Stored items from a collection
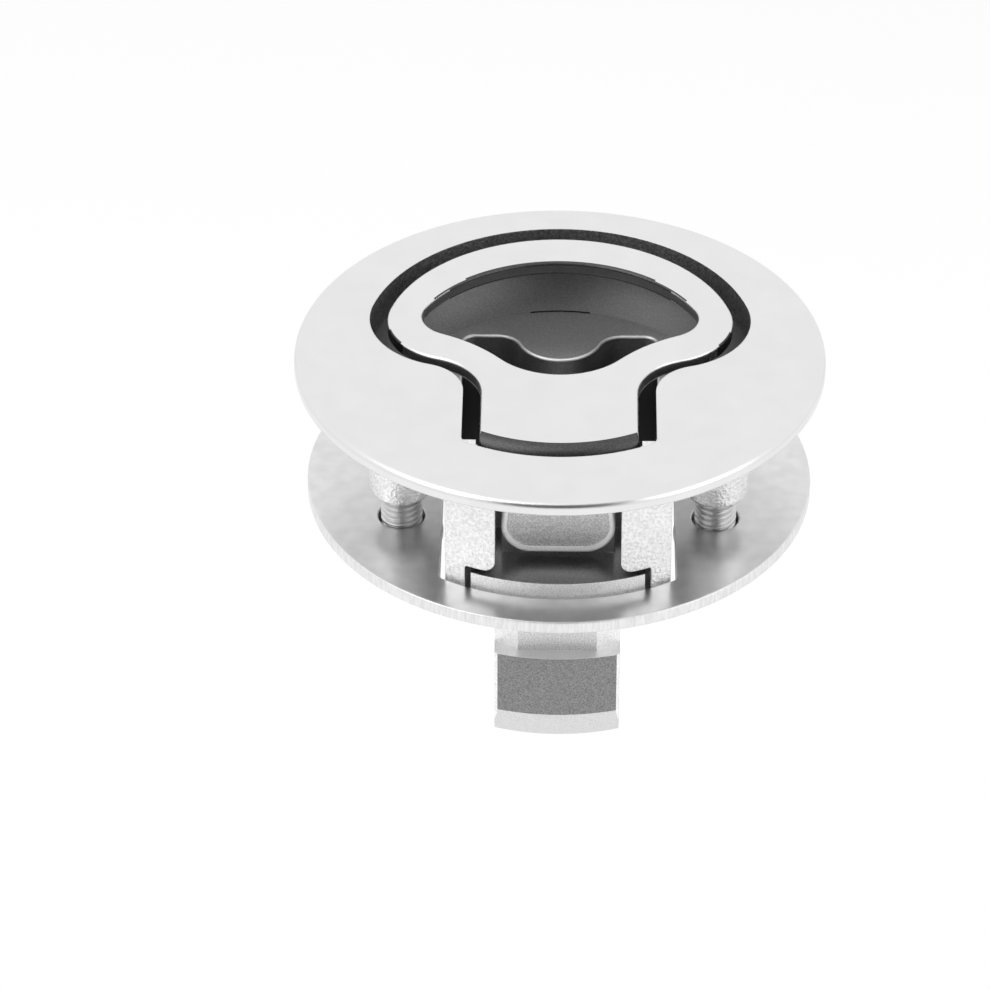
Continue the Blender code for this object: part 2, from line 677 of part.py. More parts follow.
def cut_housing(housing):
    """Recess, dish and bolt guide of the casting."""
    cut(housing, add_recess())
    cut(housing, slab("cavity", [cavity_outline()], CAVITY_FLOOR, CAVITY_TOP))
    gate = slab("gate", [gate_outline()], -WING_STOP_Y, BLOCK_FRONT_RADIUS + CUT_PAST,
                laid=SEEN_FROM_FRONT)
    cut(housing, gate)
    low = BLOCK_BOTTOM - CUT_PAST
    cut(housing, box("channel", (-CHANNEL_HALF_WIDTH, CHANNEL_FRONT_Y, low),
                     (CHANNEL_HALF_WIDTH, SPRING_WALL_Y, CAVITY_FLOOR + CUT_PAST)))
    cut(housing, add_pocket())
    hollow_front = SPRING_WALL_Y + SPRING_WALL_THICKNESS
    cut(housing, box("rear_hollow", (-CHANNEL_HALF_WIDTH, hollow_front, low),
                     (CHANNEL_HALF_WIDTH, BLOCK_REAR_Y - SPRING_WALL_THICKNESS,
                      CAVITY_FLOOR - DISH_FLOOR_THICKNESS)))


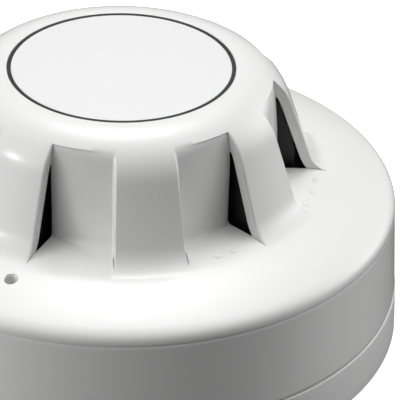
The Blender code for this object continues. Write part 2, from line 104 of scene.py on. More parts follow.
WEBS = (45, 90, 135, 225, 270, 315)      # bearings of the webs behind the open fins
WEB_HALF = 0.6                           # half the thickness of a web
WEB_REACH = (25.5, 36.0)                 # radii of a web before the cover's own shape trims it
WEB_FOOT, WEB_TOP = 33.0, 47.0

# Lock hole and light pipe
LOCK = middle("lock_screw")
PIPE = middle("light_pipe")
LOCK_HOLE = 1.12


# ---------------------------------------------------------------- small helpers


def smooth(x):
    """0 below 0, 1 above 1, and a smooth step between."""
    t = np.clip(x, 0.0, 1.0)
    return t * t * (3 - 2 * t)


def lesser(a, b, width):
    """The lesser of two values, rounded where they cross."""
    near = np.maximum(width - np.abs(a - b), 0.0) / width
    return np.minimum(a, b) - near * near * width / 4


def at(radius, bearing, z=0.0):
    """The point at a radius, a bearing and a height."""
    return Vector((radius * sin(radians(bearing)), -radius * cos(radians(bearing)), z))


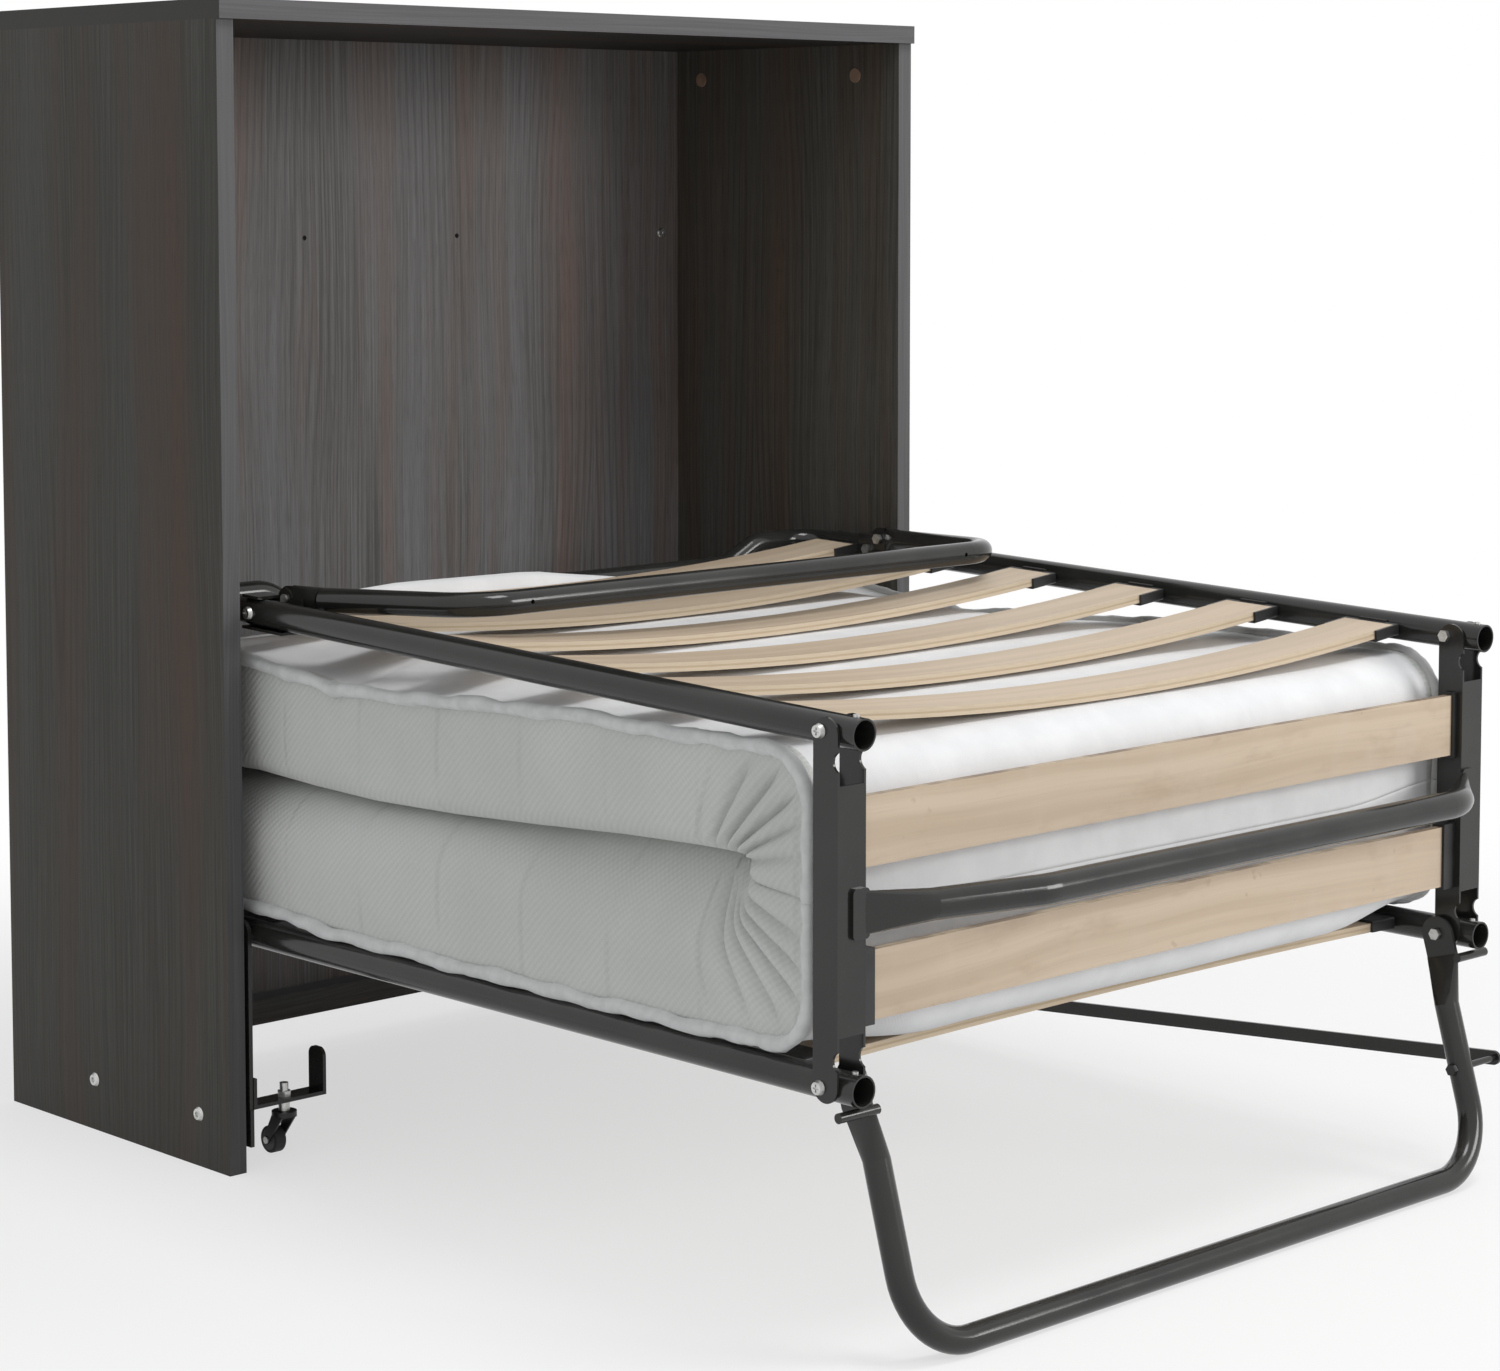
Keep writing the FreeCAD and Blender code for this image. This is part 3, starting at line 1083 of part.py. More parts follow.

* **What is required**
Output all of the data again. Match it exactly.

* **Solution for this task**
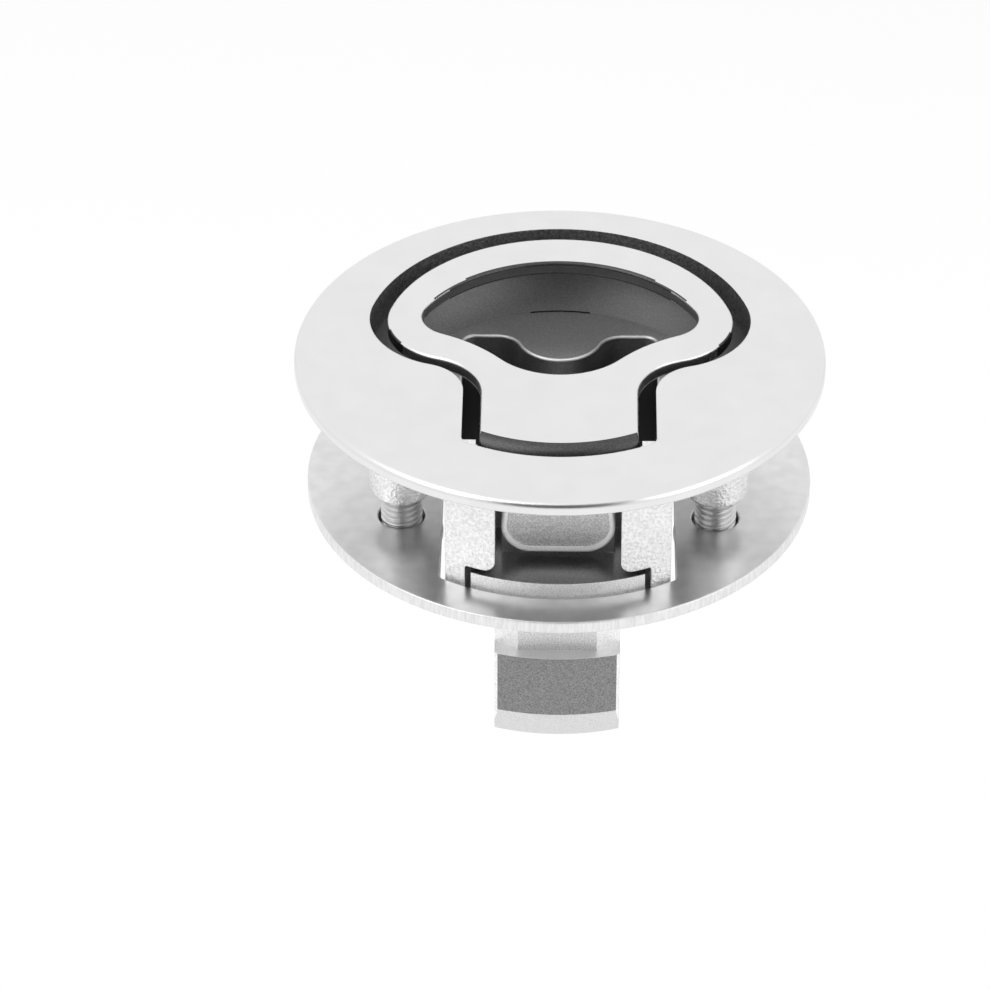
Continue the Blender code for this object: part 2, from line 677 of part.py. More parts follow.
def cut_housing(housing):
    """Recess, dish and bolt guide of the casting."""
    cut(housing, add_recess())
    cut(housing, slab("cavity", [cavity_outline()], CAVITY_FLOOR, CAVITY_TOP))
    gate = slab("gate", [gate_outline()], -WING_STOP_Y, BLOCK_FRONT_RADIUS + CUT_PAST,
                laid=SEEN_FROM_FRONT)
    cut(housing, gate)
    low = BLOCK_BOTTOM - CUT_PAST
    cut(housing, box("channel", (-CHANNEL_HALF_WIDTH, CHANNEL_FRONT_Y, low),
                     (CHANNEL_HALF_WIDTH, SPRING_WALL_Y, CAVITY_FLOOR + CUT_PAST)))
    cut(housing, add_pocket())
    hollow_front = SPRING_WALL_Y + SPRING_WALL_THICKNESS
    cut(housing, box("rear_hollow", (-CHANNEL_HALF_WIDTH, hollow_front, low),
                     (CHANNEL_HALF_WIDTH, BLOCK_REAR_Y - SPRING_WALL_THICKNESS,
                      CAVITY_FLOOR - DISH_FLOOR_THICKNESS)))


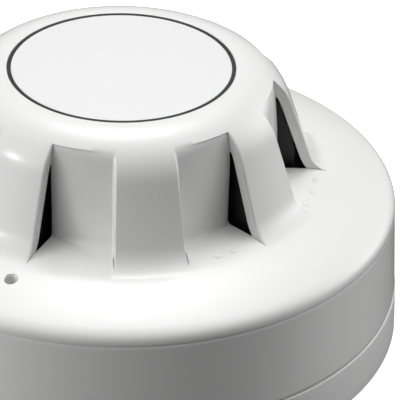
The Blender code for this object continues. Write part 2, from line 104 of scene.py on. More parts follow.
WEBS = (45, 90, 135, 225, 270, 315)      # bearings of the webs behind the open fins
WEB_HALF = 0.6                           # half the thickness of a web
WEB_REACH = (25.5, 36.0)                 # radii of a web before the cover's own shape trims it
WEB_FOOT, WEB_TOP = 33.0, 47.0

# Lock hole and light pipe
LOCK = middle("lock_screw")
PIPE = middle("light_pipe")
LOCK_HOLE = 1.12


# ---------------------------------------------------------------- small helpers


def smooth(x):
    """0 below 0, 1 above 1, and a smooth step between."""
    t = np.clip(x, 0.0, 1.0)
    return t * t * (3 - 2 * t)


def lesser(a, b, width):
    """The lesser of two values, rounded where they cross."""
    near = np.maximum(width - np.abs(a - b), 0.0) / width
    return np.minimum(a, b) - near * near * width / 4


def at(radius, bearing, z=0.0):
    """The point at a radius, a bearing and a height."""
    return Vector((radius * sin(radians(bearing)), -radius * cos(radians(bearing)), z))


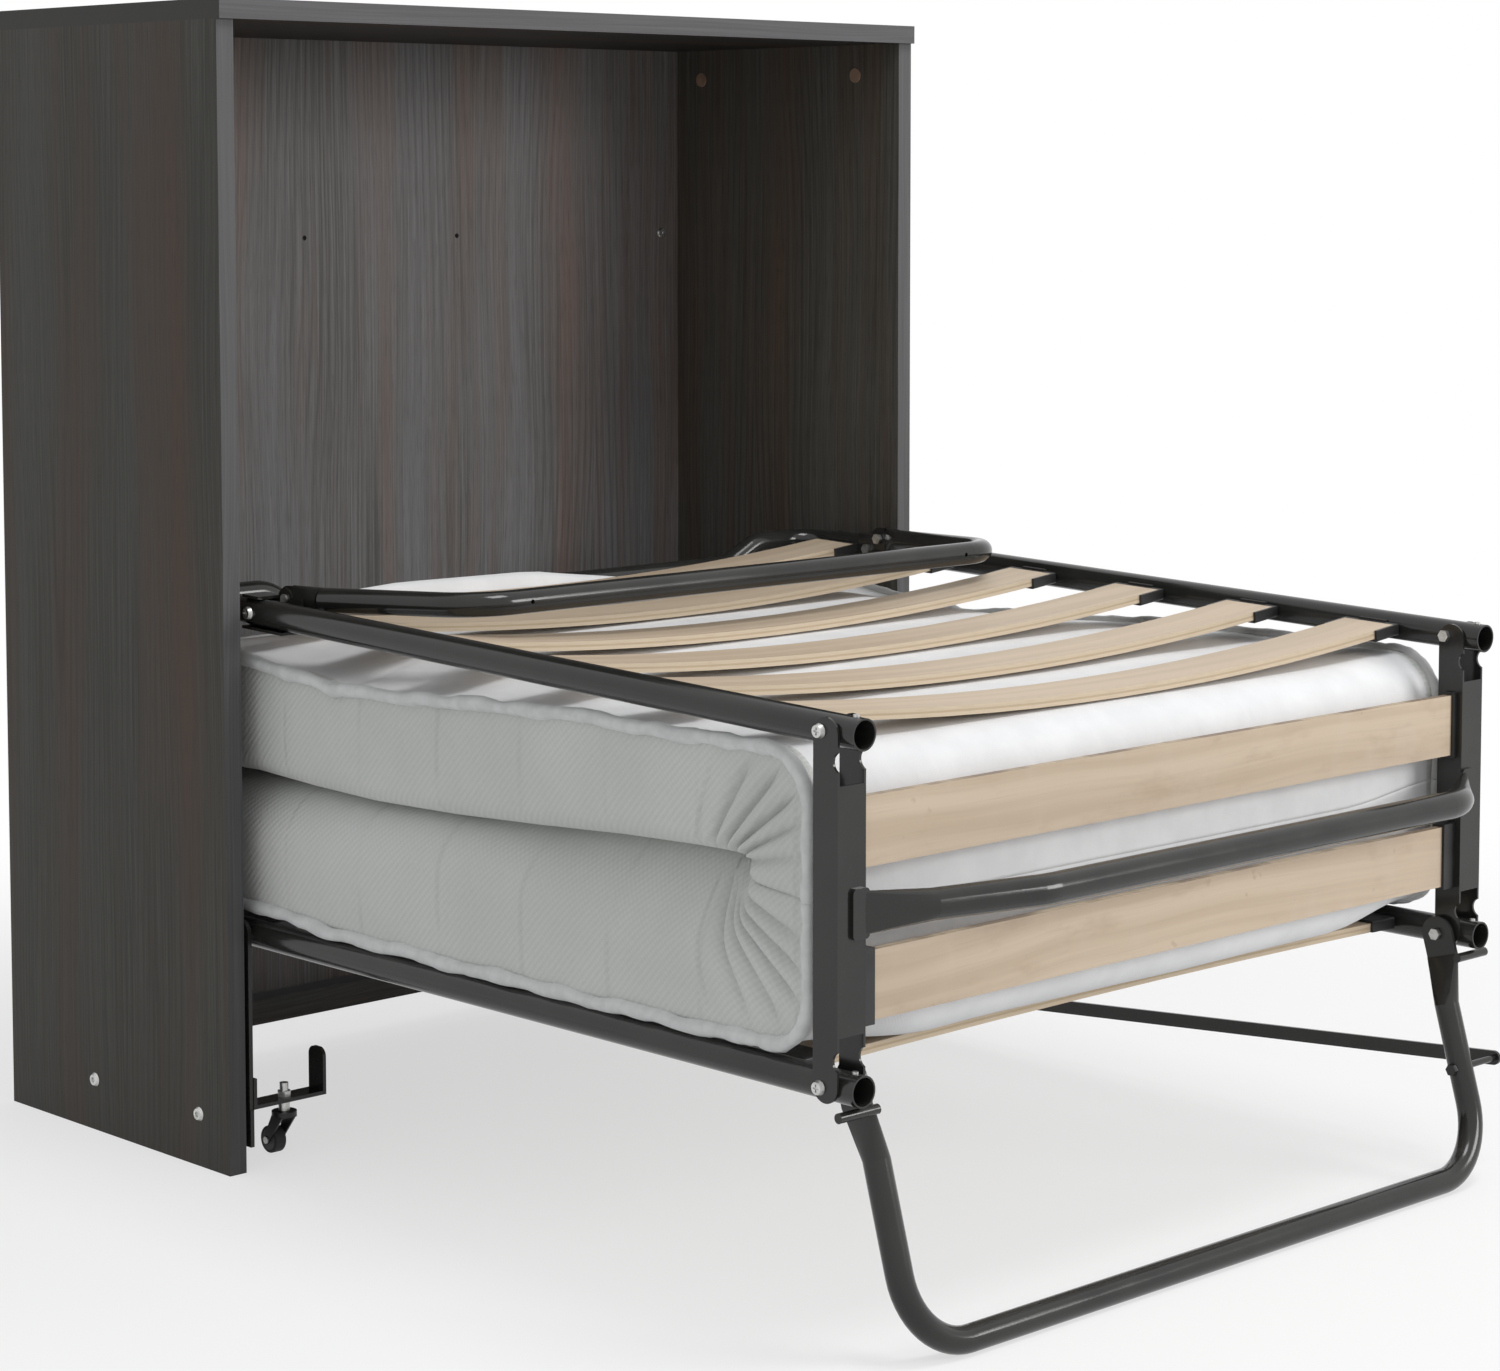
Keep writing the FreeCAD and Blender code for this image. This is part 3, starting at line 1083 of part.py. More parts follow.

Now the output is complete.